Так вот, слушаем мы, с утра пораньше, радио. Каждый в свой угол уставился (упаси Бог комментировать!), физиономии у всех приличествующие случаю, сурьезные: не то чтобы очень скорбные, но и не глумливые, ни-ни! А Левитан эту первую утреннюю передачу на такой церемониальной ноте начал, будто вот-вот салют объявит в честь взятия Рязани или снижение цен на кислую капусту: "За прошедшую ночь в здоровьи товарища Сталина наступило серьезное у-худ-шение!..".

(Я вздрогнул малость, но сдержался.) "Несмотря на интенсивное кислородное и медикаментозное лечение (голос диктора все крепнет!), наступило ЧЕЙН-СТОКСОВО ДЫХАНИЕ!".. Смотрю, наш Василь Алексеич, всегда такой выдержанный, воспитанный, голоса не повысит, тут аж вскочил: "Юра, - говорит, - пора сбегать!!"

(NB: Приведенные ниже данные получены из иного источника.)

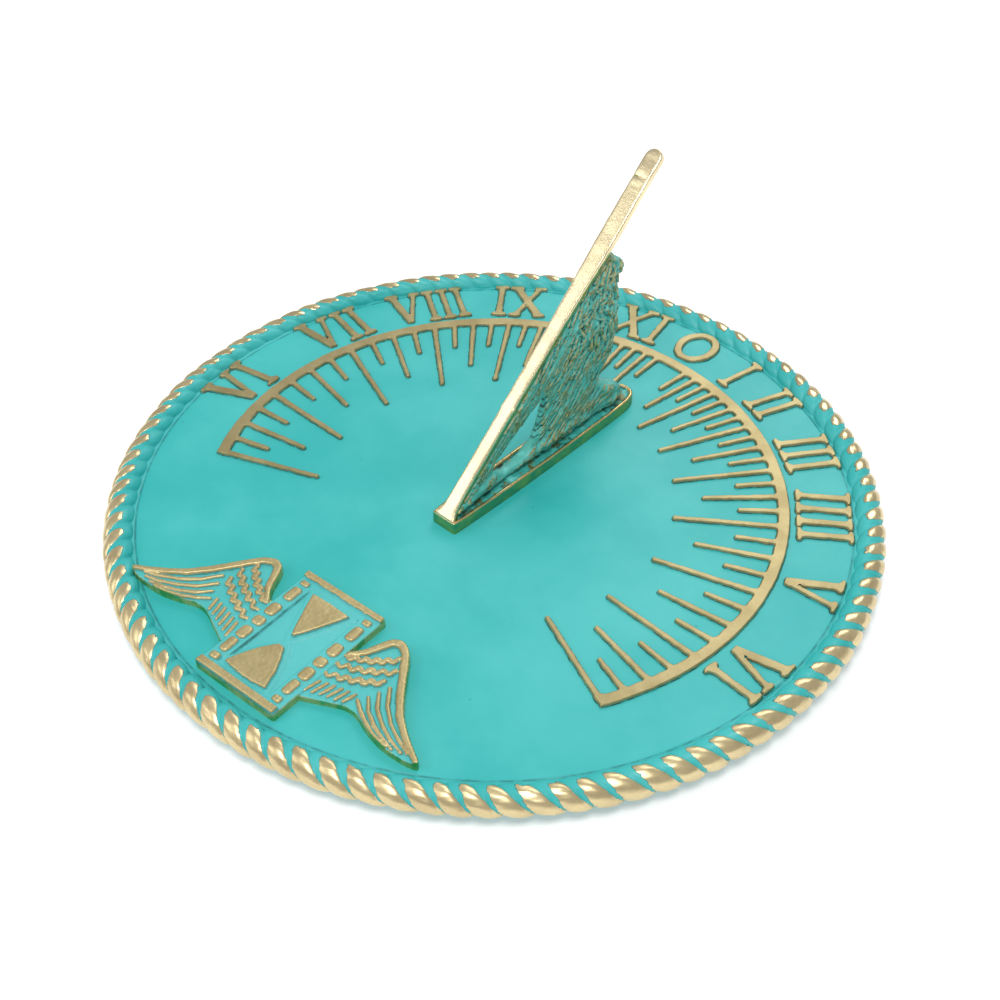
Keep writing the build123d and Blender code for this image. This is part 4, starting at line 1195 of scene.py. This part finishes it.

Меня, признаться поразило тут не предложение "сбегать", само по себе, согласитесь, в шесть утра более чем уместное, а совершенно немыслимое для церемонного Семен Николаича фамильярное обращение "Юра". Серьезное, думаю, дело, но хочу удостовериться:

"Так ведь вроде бы, - говорю, - еще ничего такого не сказали?"... Но Василь Семеныч тверд и непреклонен: "Юра, - повторил он, приосанившись, - я ведь как-никак врач! Ди-пло-ми-рованный!! Знаю, что говорю: Чейн-Стокс - парень ис-клю-чи-тельно надежный - ни разу еще не подвел!" Ну, тут уж до меня доходит: дела нешуточные, не до дискуссий - одеваясь на ходу, без разговоров бегу в магазин. Раннее утро: луна, фонари, сугробы - ни души. Магазин, естественно, закрыт - ни огонька в двухэтажном домике, замок на двери. Но не отступать же! Где, думаю, может жить продавец? - ну, ясно же, на втором этаже! По боковой лестнице наверх, стучу, вначале тихонько - ни звука. Сильнее стучу, кулаками, ногами, вовсю!... "Kurat, kurat*, - слышу издалека, - та што ше это такое, спать не тают, опять эти русские сфиньи, schweine, а-а, напились, kurat, kurat!.." Он перевел дыхание на секунду, а я - ладони рупором - и как можно отчетливее:

"Откройте, пожалуйста, очень надо!" Он, подходя к двери, совсем уже другим голосом: "А што, расфе уше?!"